You have some safety controls on the left that you can turn off but I left everything on. Eco Mode helped me control the throttle better and avoid bursting the car out of a stopped position.
Driving the Honda Passport was something I could feel really confident about. With a 280-hp 3.5-liter V-6 engine, nine-speed transmission, and a 4WD drivetrain, highway and city driving styles were a breeze for this vehicle and I never struggled to keep up with traffic even when going up hills and around bends. I never felt the car lose traction on the few dirt roads we had to peruse which felt really satisfying.
Noise sealing left something to be desired.
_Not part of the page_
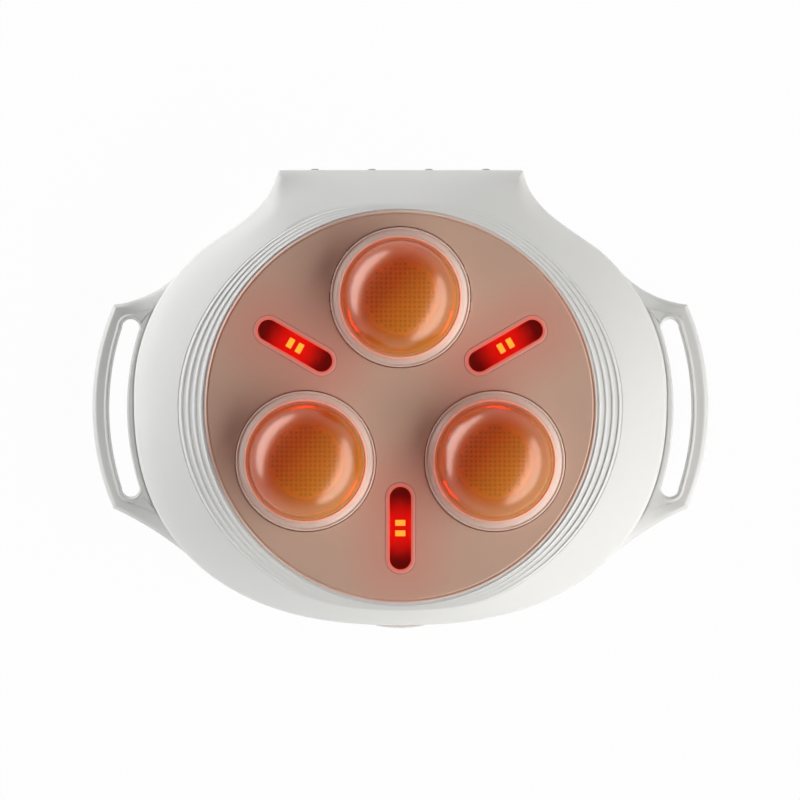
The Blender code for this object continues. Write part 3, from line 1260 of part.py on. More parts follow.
def control_board():
    """A board with a switch behind each key, screwed to the rails of the back shell."""
    low = (-BOARD_WIDTH / 2, BOARD_FACE_Y - BOARD_THICKNESS, BOARD_MID_Z - BOARD_HEIGHT / 2)
    high = (BOARD_WIDTH / 2, BOARD_FACE_Y, BOARD_MID_Z + BOARD_HEIGHT / 2)
    board = box("control_board", low, high, BOARD_GREEN)
    for number in range(len(BUTTON_NAMES)):
        middle = button_x(number)
        low = (middle - SWITCH_SIZE[0] / 2, BOARD_FACE_Y - BOARD_THICKNESS / 2, BUTTON_Z - SWITCH_SIZE[2] / 2)
        high = (middle + SWITCH_SIZE[0] / 2, BOARD_FACE_Y + SWITCH_SIZE[1], BUTTON_Z + SWITCH_SIZE[2] / 2)
        join(board, box(f"switch_{number + 1}", low, high, None, CUTTERS))
    places = board_screw_places()
    cut(board, rods("board_screw_holes", places.values(), SMALL_SCREW_SHANK_RADIUS + GAP,
                    BOARD_FACE_Y - BOARD_THICKNESS - OVERRUN, BOARD_FACE_Y + OVERRUN, SMALL_SCREW_STEPS, "Y"))
    for side, place in places.items():
        screw = small_screw("board_screw_" + side, BOARD_SCREW_LENGTH)
        screw.rotation_euler.x = -math.pi / 2
        screw.location = Vector(place) + Vector((0, BOARD_FACE_Y, 0))


def battery_pack():
    width, depth, height = BATTERY_SIZE
    low = (-width / 2, BATTERY_MID_Y - depth / 2, FLOOR_Z + GAP)
    high = (width / 2, BATTERY_MID_Y + depth / 2, FLOOR_Z + GAP + height)
    box("battery_pack", low, high, BATTERY_BLUE, rounding=BATTERY_ROUND, segments=2)


def charging_port():
    """A socket shell on a small board, facing the plug."""
    width, depth, height = PORT_SIZE
    low = (-width / 2, PORT_FACE_Y, PLUG_Z - height / 2)
    high = (width / 2, PORT_FACE_Y + depth, PLUG_Z + height / 2)
    socket = box("charging_port", low, high, STEEL)
    mouth_low = (low[0] + PORT_WALL, PORT_FACE_Y - OVERRUN, low[2] + PORT_WALL)
    mouth_high = (high[0] - PORT_WALL, high[1] - PORT_WALL, high[2] - PORT_WALL)
    cut(socket, box("port_mouth", mouth_low, mouth_high, None, CUTTERS))
    middle_y = PORT_FACE_Y + depth / 2
    board_width, board_depth, thickness = PORT_BOARD_SIZE
    low = (-board_width / 2, middle_y - board_depth / 2, PORT_BOARD_Z)
    high = (board_width / 2, middle_y + board_depth / 2, PORT_BOARD_Z + thickness)
    box("charging_board", low, high, BOARD_GREEN)


def port_plug():
    """A soft plug whose face stands proud of the bottom wall and whose tongue enters the socket."""
    face = BOTTOM_WALL_Y - PLUG_PROUD
    back = BOTTOM_WALL_Y + PLUG_BODY
    plug = plug_shape("port_plug", 0, face, back, MODEL, PALE_SILICONE)
    width, depth, height = PLUG_TONGUE_SIZE
    tongue = box("plug_tongue", (-width / 2, back - GAP, PLUG_Z - height / 2),
                 (width / 2, back + depth, PLUG_Z + height / 2), None, CUTTERS)
    join(plug, tongue)
    smooth(plug)


def case_screws():
    head_bottom = SCREW_SEAT_Z - GAP - SCREW_HEAD_HEIGHT
    neck = SCREW_SEAT_Z - GAP
    tip = SCREW_SEAT_Z + SCREW_LENGTH
    profile = [
        (0, tip), (SCREW_SHANK_RADIUS, tip - SCREW_SHANK_RADIUS), (SCREW_SHANK_RADIUS, neck),
        (SCREW_HEAD_RADIUS, neck), (SCREW_HEAD_RADIUS, head_bottom), (0, head_bottom),
    ]
    for name, place in screw_places():
        screw = turned("case_screw_" + name, profile, STEEL, SCREW_STEPS, closed=False)
        screw.location = place


front_shell()
back_shell()
face_panel()
kneading_heads()
light_windows()
sun_and_wheel()
worm()
motor()
worm_bearing()
drive_shaft_and_bushes()
gear_plate()
buttons()
control_board()
battery_pack()
charging_port()
port_plug()
case_screws()
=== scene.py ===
"""The abdominal massager dressed for its picture: case halves with strap loops and stepped ribs, a champagne
panel, three kneading heads with amber domes in pale rings, and three red light windows.

Metres, in the frame of the construction: +Z out of the massaging face, +Y towards the button edge, and
the origin on the flat back under the middle of the panel.
"""

import json
import math

import bmesh
import bpy
from mathutils import Matrix, Vector


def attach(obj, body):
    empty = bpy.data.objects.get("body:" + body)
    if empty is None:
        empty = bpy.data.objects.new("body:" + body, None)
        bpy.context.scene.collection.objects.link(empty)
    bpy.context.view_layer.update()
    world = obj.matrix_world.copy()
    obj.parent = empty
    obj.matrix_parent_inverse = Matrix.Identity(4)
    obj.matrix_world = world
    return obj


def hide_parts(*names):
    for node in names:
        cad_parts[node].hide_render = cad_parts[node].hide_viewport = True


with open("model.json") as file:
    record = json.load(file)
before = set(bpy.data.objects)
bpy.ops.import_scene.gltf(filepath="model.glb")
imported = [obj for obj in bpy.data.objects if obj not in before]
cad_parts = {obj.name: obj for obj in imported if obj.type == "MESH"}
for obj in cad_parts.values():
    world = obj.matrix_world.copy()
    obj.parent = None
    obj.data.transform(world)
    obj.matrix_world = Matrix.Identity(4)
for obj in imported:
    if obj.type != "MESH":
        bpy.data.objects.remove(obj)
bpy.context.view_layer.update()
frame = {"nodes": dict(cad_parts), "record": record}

MM = 0.001

# Photograph: its width in pixels, the size of a pixel, and the pixel over the panel's middle
PHOTO_SIDE_PX = 800
PIXEL = 0.4045 * MM
PANEL_MIDDLE_PX = (400.3, 406.5)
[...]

Based on the acoustics of the car (lots of crevices and nooks), sometimes I'd hear a tunneling sound coming from the rear when I was cruising through casual roadways and slower highways. I wouldn't hear it if I was listening to music, but thought it was still important to note here.
Cruise control was a joy on this car. Not only can you set the adaptive distance you'd like to keep between you and the car in front of you, but the lane keep assist feature means the steering wheel can adapt to small bends in the road in case you're bad at steering. This doesn't mean you get to take your hands off the wheel but I'm all for less thinking when I turn on cruise control.
Eventually, we made it to Tofino, BC and stayed at a beautiful Wildpod Glamping pod so we could enjoy the town in between our hikes and beach visits. I'll share a few photos so you know what you might run into during a November type of getaway (read: it's cold and sometimes beautiful).
The Honda Passport reports a 12.5/9.8/11.3 fuel consumption. I managed to hit 10.9 during our roadtrip and 12.6 during my daily tasks in the city.
One-liner: A smooth crossover SUV ride that makes any type of outdoor driving feel comfortable and features enough space to stow just about anything you need for a weekend getaway
Highlight: Lumbar support on the driver seat
Price: Starting at $41,990.00 (plus freight fees and taxes).